In many cases when folks talk about "stability" they mean "constant", and they think of the goal behind the KPI as trying to keep the KPI at some fixed value or achieve some fixed target value. In many cases this makes sense, and a control chart would be appropriate. However, there are times where stability could have different meanings, particularly in a changing environment, and the KPI should be defined accordingly if a control chart is to be used. (Confused by this paragraph, but think maybe it could be deleted since the next two paragraphs are examples addressing the appropriateness of KPI control charts -BB)

For example, perhaps some outpatient specialties are facing increasing numbers of referrals but are not getting more FTEs. With increasing patient demand and constrained hospital capacity, we would not expect the process data (e.g., wait times for appointments) to be constant over time. So, a KPI such as "percent of new patients seen within 2 weeks" might be a goal we care about, but since we expect that value to decline, it is not stable and a control chart is not appropriate. However, if we define the KPI as something like "percent of new patients seen within 2 weeks relative to what we would expect given increased demand and no expansion", we have now placed it into a stable context. Instead of asking if the metric itself is declining, we're asking whether the system is responding as it has in the past. By defining the KPI in terms of something we would want to remain stable, we can now use a control chart to track its performance. 

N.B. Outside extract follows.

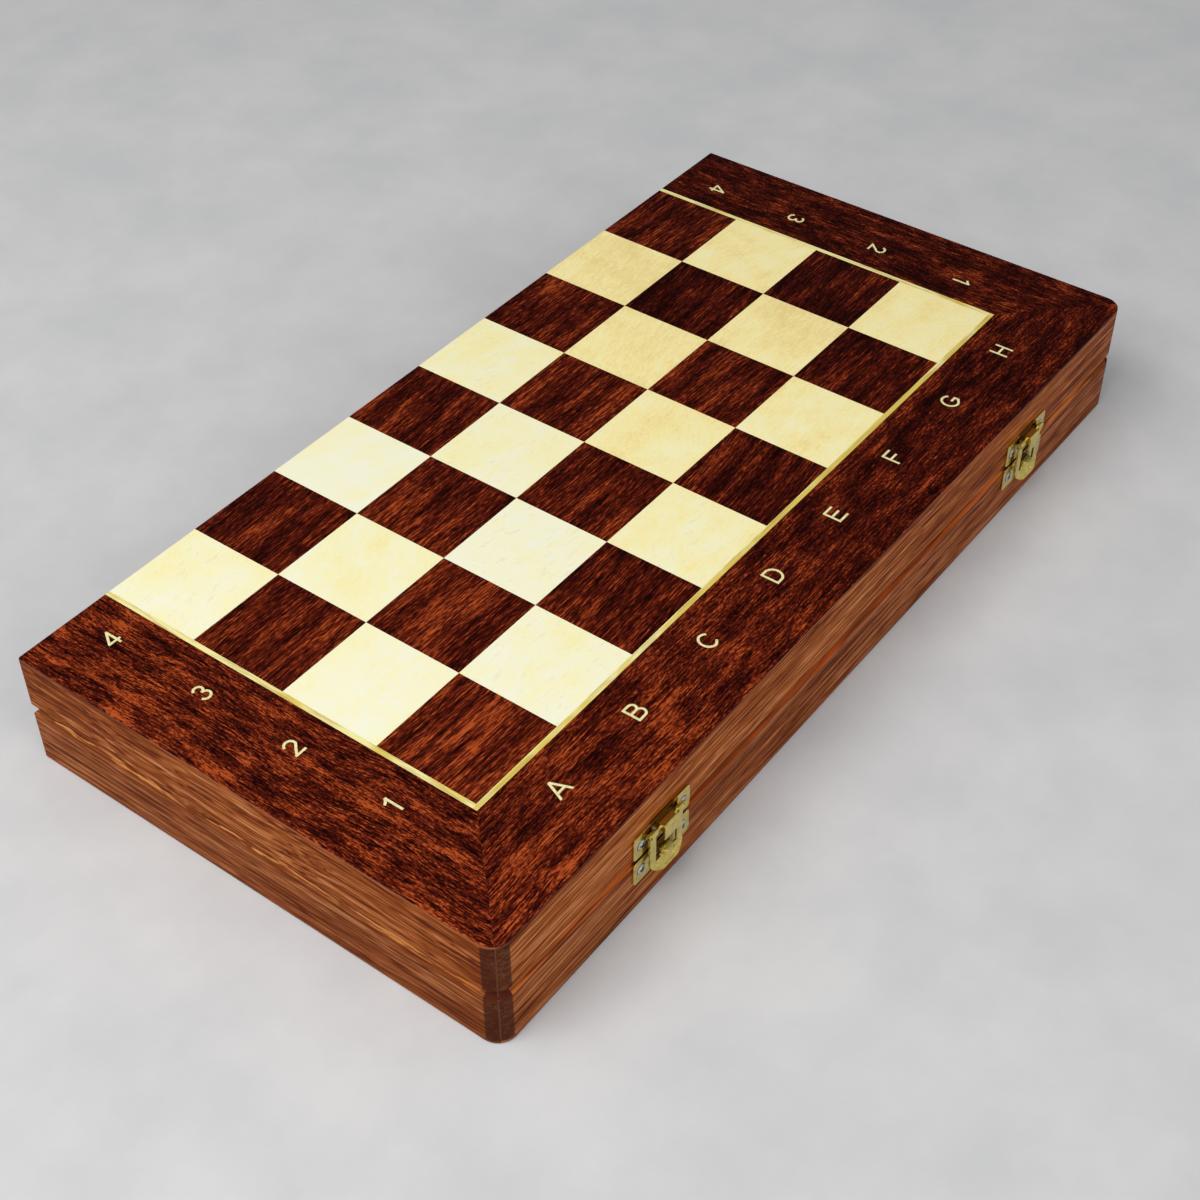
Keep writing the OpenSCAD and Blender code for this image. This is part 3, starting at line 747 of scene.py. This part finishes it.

For another example, perhaps complaints about phone wait time for a call center has led to an increase in FTEs to support call demand. You would expect the call center performance---perhaps measured in terms of "percent of calls answered in under 2 minutes"---to improve, so a control chart is not appropriate. So, what would a "stable” call center KPI look like as they add FTEs? Maybe it could be the performance of the various teams within the call center become more similar (e.g., decreased variability across teams). Maybe it could be the frequency of catastrophic events (e.g., people waiting longer than *X* minutes, where *X* is very large) staying below some threshold---similar to a "downtime" KPI used to track the stability of computer systems. Maybe it could be the percent change in the previously-defined KPI tracking the percent change in FTEs (though we know this relationship is non-linear).

In both examples, it would not be appropriate to use a control chart for the previously-defined performance metrics, because we do not expect them (or necessarily want them) to be stable.  However, by focusing on the process itself, we can define alternate KPIs that conform to the assumptions of a control chart.

*Stability* means that the system is responding as we would expect to the changing environment and that the system is robust to adverse surprises from the environment. **KPIs meant to evaluate stable processes should be specifically designed to track whether the system is stable and robust**, rather than focusing strictly on the outcome as defined by existing or previous KPIs.

Make sure that metrics meant to measure stability are properly designed from the outset before you spend large amounts of resources to develop and track them.